- _What the task requires_: Begin with the line that contains "front_stilts();", end with the line that contains "# of the cloth, and", and extract exactly that stretch of lines.
# start of Recorded information
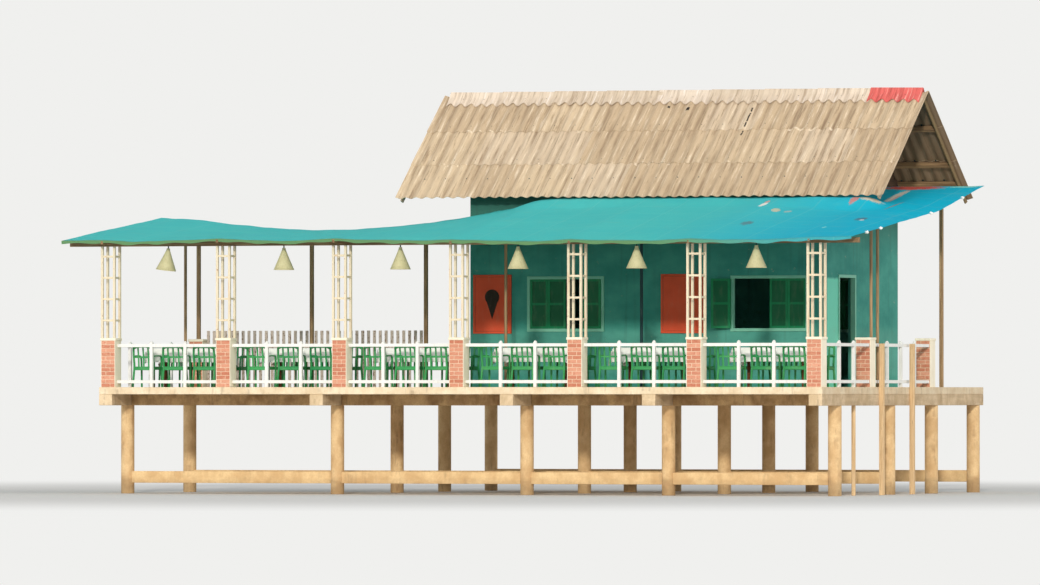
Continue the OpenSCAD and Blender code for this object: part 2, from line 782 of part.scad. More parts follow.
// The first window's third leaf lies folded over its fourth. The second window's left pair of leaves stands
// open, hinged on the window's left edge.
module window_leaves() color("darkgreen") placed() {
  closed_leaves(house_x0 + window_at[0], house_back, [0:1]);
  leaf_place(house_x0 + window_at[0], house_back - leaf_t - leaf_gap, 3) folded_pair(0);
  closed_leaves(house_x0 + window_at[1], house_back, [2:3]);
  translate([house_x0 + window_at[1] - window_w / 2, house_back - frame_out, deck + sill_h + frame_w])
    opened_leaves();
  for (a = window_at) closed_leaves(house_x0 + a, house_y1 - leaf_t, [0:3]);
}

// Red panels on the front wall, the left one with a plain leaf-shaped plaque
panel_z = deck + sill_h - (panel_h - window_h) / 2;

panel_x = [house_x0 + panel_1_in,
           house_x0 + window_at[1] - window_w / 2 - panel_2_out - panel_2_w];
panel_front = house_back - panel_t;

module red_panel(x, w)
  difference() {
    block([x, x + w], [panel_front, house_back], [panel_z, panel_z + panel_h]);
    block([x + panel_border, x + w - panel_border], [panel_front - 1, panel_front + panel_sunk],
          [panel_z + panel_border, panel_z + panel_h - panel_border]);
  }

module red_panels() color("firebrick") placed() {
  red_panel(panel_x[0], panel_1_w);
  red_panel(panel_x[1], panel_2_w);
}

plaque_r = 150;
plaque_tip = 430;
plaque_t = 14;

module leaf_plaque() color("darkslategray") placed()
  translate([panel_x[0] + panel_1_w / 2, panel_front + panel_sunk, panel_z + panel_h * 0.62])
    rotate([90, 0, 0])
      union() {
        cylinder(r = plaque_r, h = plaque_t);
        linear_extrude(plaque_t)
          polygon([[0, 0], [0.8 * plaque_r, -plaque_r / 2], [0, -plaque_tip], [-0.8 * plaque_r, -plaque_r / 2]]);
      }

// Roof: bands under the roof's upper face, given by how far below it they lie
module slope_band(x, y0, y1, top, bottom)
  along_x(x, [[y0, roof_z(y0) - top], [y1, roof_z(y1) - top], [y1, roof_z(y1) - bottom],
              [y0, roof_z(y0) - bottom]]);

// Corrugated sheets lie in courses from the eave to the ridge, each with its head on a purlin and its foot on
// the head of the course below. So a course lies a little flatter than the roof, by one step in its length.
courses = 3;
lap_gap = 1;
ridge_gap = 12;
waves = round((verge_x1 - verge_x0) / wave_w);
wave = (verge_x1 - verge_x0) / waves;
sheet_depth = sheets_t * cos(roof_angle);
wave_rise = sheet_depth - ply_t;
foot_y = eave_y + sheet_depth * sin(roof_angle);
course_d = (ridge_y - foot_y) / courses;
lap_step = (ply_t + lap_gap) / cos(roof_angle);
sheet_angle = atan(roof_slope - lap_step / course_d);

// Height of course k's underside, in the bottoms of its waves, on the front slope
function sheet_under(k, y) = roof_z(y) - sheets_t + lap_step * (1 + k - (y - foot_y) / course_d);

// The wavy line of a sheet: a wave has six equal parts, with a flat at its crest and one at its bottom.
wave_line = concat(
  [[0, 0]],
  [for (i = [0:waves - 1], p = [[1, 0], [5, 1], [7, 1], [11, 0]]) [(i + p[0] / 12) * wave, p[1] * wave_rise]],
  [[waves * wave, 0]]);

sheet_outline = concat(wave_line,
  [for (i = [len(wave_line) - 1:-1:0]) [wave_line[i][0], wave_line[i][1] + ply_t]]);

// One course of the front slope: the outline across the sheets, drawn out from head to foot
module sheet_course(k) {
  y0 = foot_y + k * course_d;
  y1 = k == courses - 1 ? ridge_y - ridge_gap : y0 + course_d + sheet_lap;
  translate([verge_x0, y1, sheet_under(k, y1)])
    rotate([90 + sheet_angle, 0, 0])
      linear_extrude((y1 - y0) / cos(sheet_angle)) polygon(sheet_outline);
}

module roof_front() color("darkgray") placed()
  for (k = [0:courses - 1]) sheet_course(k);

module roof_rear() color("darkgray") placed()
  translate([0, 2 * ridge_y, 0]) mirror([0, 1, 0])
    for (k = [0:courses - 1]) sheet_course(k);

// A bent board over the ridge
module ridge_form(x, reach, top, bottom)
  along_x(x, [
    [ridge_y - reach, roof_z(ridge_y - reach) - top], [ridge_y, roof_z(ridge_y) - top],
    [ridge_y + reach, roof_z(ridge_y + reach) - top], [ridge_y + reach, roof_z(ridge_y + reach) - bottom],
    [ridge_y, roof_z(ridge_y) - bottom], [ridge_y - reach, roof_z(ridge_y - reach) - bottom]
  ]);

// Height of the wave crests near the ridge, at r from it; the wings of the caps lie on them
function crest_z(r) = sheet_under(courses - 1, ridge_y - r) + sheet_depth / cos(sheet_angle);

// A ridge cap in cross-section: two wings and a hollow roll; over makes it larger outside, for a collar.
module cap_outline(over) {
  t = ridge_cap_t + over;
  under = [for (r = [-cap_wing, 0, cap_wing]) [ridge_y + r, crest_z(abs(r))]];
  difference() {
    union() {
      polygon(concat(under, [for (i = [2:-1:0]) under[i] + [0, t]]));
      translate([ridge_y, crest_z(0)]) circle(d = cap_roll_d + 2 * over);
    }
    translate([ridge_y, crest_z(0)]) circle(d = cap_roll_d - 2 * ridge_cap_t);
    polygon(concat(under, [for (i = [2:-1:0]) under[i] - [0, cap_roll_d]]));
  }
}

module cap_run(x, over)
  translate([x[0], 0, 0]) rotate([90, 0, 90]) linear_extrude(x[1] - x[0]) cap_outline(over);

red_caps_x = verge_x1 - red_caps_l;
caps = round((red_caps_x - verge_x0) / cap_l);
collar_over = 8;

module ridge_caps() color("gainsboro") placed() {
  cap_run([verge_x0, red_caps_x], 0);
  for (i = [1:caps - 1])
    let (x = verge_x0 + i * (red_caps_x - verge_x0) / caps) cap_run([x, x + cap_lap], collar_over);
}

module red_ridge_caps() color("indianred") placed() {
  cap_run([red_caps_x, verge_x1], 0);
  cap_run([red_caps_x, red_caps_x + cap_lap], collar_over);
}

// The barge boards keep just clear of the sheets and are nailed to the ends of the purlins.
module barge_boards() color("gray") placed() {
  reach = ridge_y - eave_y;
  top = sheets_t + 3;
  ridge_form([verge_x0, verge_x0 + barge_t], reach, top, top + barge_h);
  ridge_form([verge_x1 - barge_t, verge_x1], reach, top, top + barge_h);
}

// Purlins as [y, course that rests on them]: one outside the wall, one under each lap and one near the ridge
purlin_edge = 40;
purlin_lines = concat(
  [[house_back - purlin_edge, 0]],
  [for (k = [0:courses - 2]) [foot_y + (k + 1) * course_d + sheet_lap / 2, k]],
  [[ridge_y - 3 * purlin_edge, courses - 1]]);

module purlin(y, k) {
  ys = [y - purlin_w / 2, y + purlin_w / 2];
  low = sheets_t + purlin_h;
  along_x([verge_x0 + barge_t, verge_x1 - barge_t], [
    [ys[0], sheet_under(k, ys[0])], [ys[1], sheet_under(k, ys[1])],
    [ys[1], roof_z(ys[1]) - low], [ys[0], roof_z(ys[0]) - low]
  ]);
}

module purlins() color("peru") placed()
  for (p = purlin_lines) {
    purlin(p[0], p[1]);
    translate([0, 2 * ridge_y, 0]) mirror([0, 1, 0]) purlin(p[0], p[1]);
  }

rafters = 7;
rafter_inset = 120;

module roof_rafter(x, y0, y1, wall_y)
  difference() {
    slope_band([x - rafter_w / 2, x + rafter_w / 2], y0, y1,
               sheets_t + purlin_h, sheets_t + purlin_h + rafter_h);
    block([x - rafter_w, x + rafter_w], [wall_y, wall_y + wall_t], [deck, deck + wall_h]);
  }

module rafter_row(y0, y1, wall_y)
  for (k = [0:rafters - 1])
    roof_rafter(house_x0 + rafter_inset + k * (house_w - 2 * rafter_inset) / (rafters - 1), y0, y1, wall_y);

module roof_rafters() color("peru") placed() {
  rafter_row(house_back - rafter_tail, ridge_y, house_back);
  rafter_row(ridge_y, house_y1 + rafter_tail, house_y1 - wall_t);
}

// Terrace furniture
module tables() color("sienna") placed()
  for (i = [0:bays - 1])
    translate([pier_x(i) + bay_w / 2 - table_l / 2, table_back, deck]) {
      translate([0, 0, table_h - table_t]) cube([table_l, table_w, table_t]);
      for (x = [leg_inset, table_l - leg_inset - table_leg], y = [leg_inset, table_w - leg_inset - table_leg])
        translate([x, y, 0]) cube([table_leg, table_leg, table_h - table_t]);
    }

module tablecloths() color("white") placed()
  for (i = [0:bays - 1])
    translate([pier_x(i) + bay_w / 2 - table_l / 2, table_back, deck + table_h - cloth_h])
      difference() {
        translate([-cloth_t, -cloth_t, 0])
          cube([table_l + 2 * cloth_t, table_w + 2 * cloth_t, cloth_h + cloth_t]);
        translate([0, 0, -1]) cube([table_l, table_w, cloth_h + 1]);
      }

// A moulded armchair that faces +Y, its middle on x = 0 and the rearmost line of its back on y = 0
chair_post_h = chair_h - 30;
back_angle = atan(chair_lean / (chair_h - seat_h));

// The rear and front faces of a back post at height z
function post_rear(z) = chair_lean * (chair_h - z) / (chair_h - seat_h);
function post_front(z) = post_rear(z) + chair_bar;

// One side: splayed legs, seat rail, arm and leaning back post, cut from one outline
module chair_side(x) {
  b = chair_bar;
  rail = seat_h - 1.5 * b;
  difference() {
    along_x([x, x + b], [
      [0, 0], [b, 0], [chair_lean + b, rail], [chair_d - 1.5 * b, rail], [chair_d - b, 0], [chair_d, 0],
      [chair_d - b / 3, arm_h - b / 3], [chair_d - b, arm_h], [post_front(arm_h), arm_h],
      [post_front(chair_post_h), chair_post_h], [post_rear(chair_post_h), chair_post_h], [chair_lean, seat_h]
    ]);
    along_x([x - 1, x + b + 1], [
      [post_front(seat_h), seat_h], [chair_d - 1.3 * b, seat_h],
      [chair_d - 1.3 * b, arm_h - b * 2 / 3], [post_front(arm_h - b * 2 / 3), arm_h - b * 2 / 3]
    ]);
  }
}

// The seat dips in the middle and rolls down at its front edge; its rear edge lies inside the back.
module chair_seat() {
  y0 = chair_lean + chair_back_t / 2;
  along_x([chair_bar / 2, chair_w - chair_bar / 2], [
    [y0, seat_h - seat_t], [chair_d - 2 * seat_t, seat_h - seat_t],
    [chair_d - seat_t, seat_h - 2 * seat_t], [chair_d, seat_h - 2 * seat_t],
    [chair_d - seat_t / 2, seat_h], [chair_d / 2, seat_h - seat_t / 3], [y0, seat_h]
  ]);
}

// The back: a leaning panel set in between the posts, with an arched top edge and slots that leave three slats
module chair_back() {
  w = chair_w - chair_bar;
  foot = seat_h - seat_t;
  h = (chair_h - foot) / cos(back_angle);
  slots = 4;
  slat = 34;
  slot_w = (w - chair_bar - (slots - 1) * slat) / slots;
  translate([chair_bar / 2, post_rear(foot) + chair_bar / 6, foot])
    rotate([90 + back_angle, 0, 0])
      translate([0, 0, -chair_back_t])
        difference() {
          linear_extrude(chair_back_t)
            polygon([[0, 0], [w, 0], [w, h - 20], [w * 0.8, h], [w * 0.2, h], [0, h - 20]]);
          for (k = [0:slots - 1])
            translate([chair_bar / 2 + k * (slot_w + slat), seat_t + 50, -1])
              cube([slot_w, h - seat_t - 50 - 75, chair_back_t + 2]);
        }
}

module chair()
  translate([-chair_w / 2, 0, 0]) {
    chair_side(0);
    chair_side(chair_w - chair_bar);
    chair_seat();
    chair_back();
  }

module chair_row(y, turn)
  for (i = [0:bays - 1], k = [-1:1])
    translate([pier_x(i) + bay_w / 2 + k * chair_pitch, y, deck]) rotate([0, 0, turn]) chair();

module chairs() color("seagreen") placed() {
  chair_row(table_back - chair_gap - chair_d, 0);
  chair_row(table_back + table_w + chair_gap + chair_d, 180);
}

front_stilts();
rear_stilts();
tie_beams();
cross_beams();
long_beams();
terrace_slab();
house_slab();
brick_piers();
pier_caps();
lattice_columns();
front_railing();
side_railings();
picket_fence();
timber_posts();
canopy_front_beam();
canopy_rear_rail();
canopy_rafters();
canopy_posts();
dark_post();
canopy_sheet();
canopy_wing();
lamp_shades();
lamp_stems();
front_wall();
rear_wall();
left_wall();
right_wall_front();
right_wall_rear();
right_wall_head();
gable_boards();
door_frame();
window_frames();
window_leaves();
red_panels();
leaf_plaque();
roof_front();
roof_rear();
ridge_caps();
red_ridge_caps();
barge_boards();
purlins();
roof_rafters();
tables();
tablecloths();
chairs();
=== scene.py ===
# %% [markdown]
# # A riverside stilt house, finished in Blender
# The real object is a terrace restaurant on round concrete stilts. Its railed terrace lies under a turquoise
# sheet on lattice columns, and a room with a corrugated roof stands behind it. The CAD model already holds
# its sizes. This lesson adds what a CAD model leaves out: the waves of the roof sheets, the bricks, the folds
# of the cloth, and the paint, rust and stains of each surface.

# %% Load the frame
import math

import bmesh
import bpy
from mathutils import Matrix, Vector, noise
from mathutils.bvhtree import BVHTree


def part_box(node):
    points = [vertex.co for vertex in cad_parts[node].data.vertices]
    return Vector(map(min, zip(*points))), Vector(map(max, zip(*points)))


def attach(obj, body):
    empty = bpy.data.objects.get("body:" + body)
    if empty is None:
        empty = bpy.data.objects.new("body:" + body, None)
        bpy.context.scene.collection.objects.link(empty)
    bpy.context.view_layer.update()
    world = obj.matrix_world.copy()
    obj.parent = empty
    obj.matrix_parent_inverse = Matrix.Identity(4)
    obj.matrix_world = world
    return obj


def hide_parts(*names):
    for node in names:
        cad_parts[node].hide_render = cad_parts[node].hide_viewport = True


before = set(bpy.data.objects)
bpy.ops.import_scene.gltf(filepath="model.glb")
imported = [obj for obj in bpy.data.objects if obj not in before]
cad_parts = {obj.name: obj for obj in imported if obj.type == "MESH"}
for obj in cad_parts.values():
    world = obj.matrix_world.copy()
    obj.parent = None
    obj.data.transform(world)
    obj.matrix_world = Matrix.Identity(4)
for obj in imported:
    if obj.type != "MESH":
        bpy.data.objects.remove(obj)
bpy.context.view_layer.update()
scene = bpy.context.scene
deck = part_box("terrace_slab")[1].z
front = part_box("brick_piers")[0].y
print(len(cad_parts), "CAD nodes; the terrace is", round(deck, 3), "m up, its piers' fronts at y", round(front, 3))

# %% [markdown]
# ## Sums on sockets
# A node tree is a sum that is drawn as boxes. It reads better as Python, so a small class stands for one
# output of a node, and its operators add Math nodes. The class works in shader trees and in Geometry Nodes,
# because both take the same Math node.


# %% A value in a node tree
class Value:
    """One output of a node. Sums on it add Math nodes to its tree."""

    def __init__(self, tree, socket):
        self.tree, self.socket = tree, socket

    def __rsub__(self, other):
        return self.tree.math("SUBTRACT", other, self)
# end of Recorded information
- _Right answer_:
front_stilts();
rear_stilts();
tie_beams();
cross_beams();
long_beams();
terrace_slab();
house_slab();
brick_piers();
pier_caps();
lattice_columns();
front_railing();
side_railings();
picket_fence();
timber_posts();
canopy_front_beam();
canopy_rear_rail();
canopy_rafters();
canopy_posts();
dark_post();
canopy_sheet();
canopy_wing();
lamp_shades();
lamp_stems();
front_wall();
rear_wall();
left_wall();
right_wall_front();
right_wall_rear();
right_wall_head();
gable_boards();
door_frame();
window_frames();
window_leaves();
red_panels();
leaf_plaque();
roof_front();
roof_rear();
ridge_caps();
red_ridge_caps();
barge_boards();
purlins();
roof_rafters();
tables();
tablecloths();
chairs();
=== scene.py ===
# %% [markdown]
# # A riverside stilt house, finished in Blender
# The real object is a terrace restaurant on round concrete stilts. Its railed terrace lies under a turquoise
# sheet on lattice columns, and a room with a corrugated roof stands behind it. The CAD model already holds
# its sizes. This lesson adds what a CAD model leaves out: the waves of the roof sheets, the bricks, the folds
# of the cloth, and the paint, rust and stains of each surface.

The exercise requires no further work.